US: Sugar merger bad for market, sues to halt
WASHINGTON — The Justice Department filed a lawsuit Tuesday seeking to block a major U.S. sugar manufacturer from acquiring its rival, arguing that allowing the deal would harm competition and consumers.
The suit was filed in federal court in Delaware.
It comes about eight months after U.S. Sugar announced it reached an agreement to acquire the Imperial Sugar Co., one of the largest sugar refiners in the nation.
The lawsuit is the latest example of the Justice Department’s approach to aggressive enforcement of federal antitrust law that officials say is aimed at ensuring a fair and competitive market.
It comes months after President Joe Biden signed an executive order that called on the Justice Department and Federal Trade Commission to vigorously enforce antitrust statutes and promote market competition.
“Robust antitrust enforcement is an essential pillar of the Justice Department’s commitment to ensuring economic opportunity and fairness for all,” Attorney General Merrick Garland said in a statement.
U.S. Sugar said it plans to fight the lawsuit.
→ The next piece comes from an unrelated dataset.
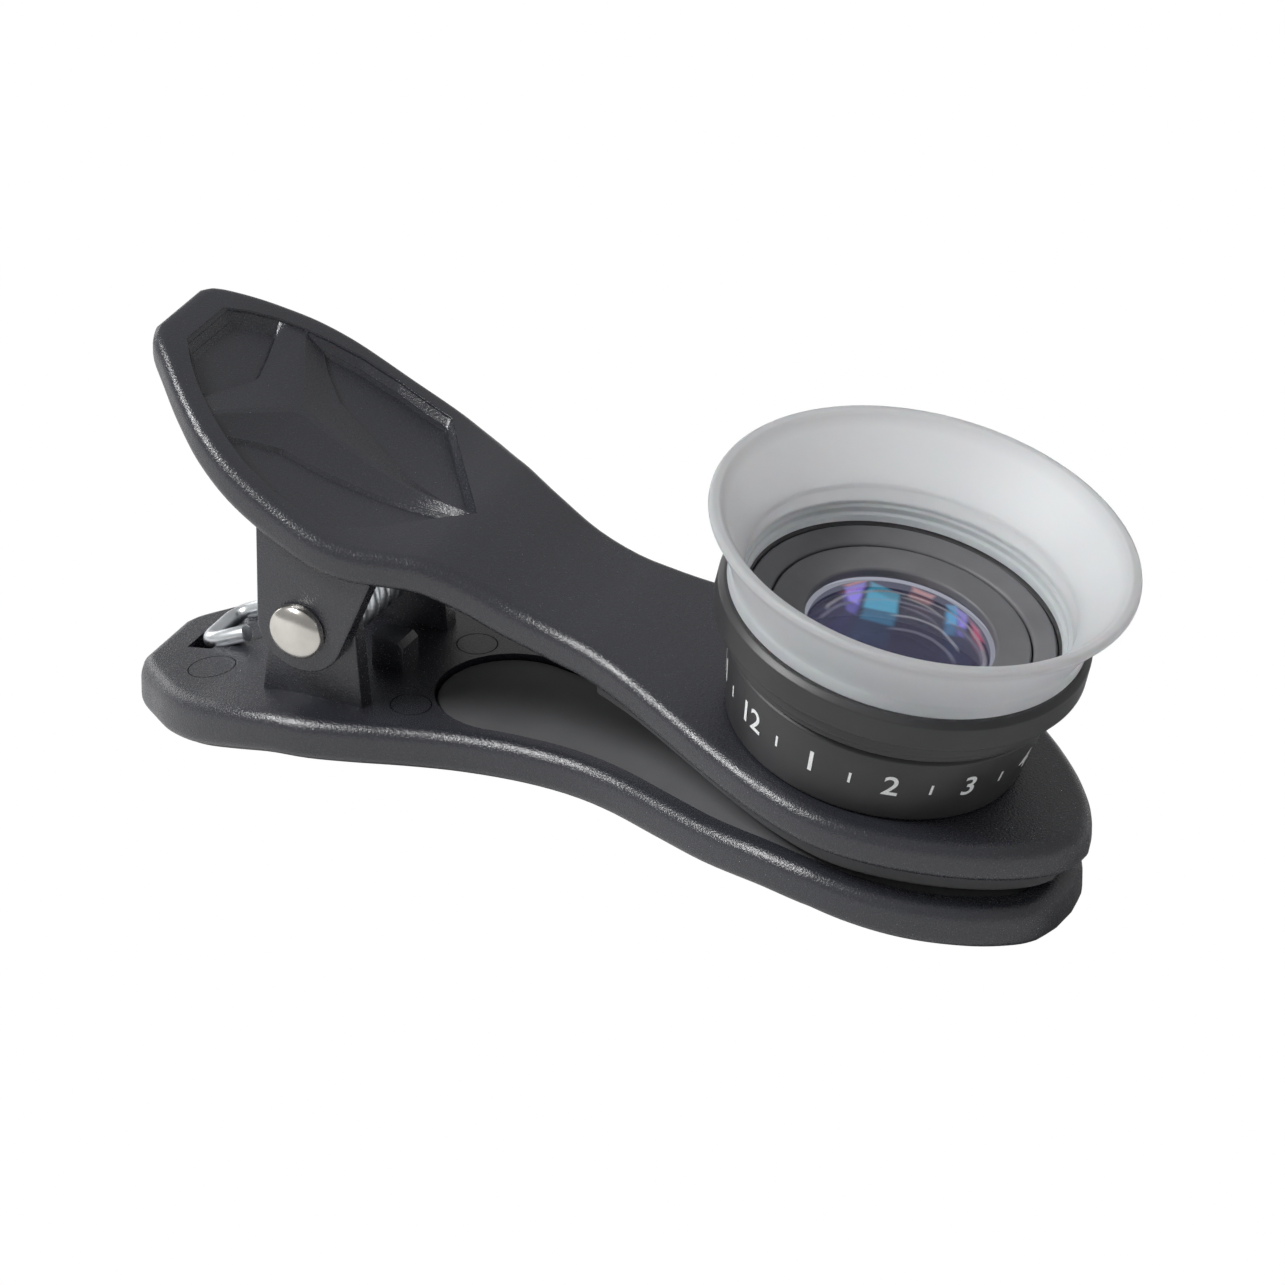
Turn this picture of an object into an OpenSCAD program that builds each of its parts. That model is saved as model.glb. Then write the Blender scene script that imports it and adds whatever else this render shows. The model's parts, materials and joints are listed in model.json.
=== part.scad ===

It argued that the acquisition will increase production and distribution of refined sugar, provide a more secure supply and would not result in higher prices.
The Justice Department disagreed. It said the proposed acquisition would “further consolidate an already concentrated market for refined sugar.”
It would cut down on competition, leaving only the new consolidated company and one other major sugar company selling a significant share of refined sugar in the southeastern U.S., the Justice Department contends.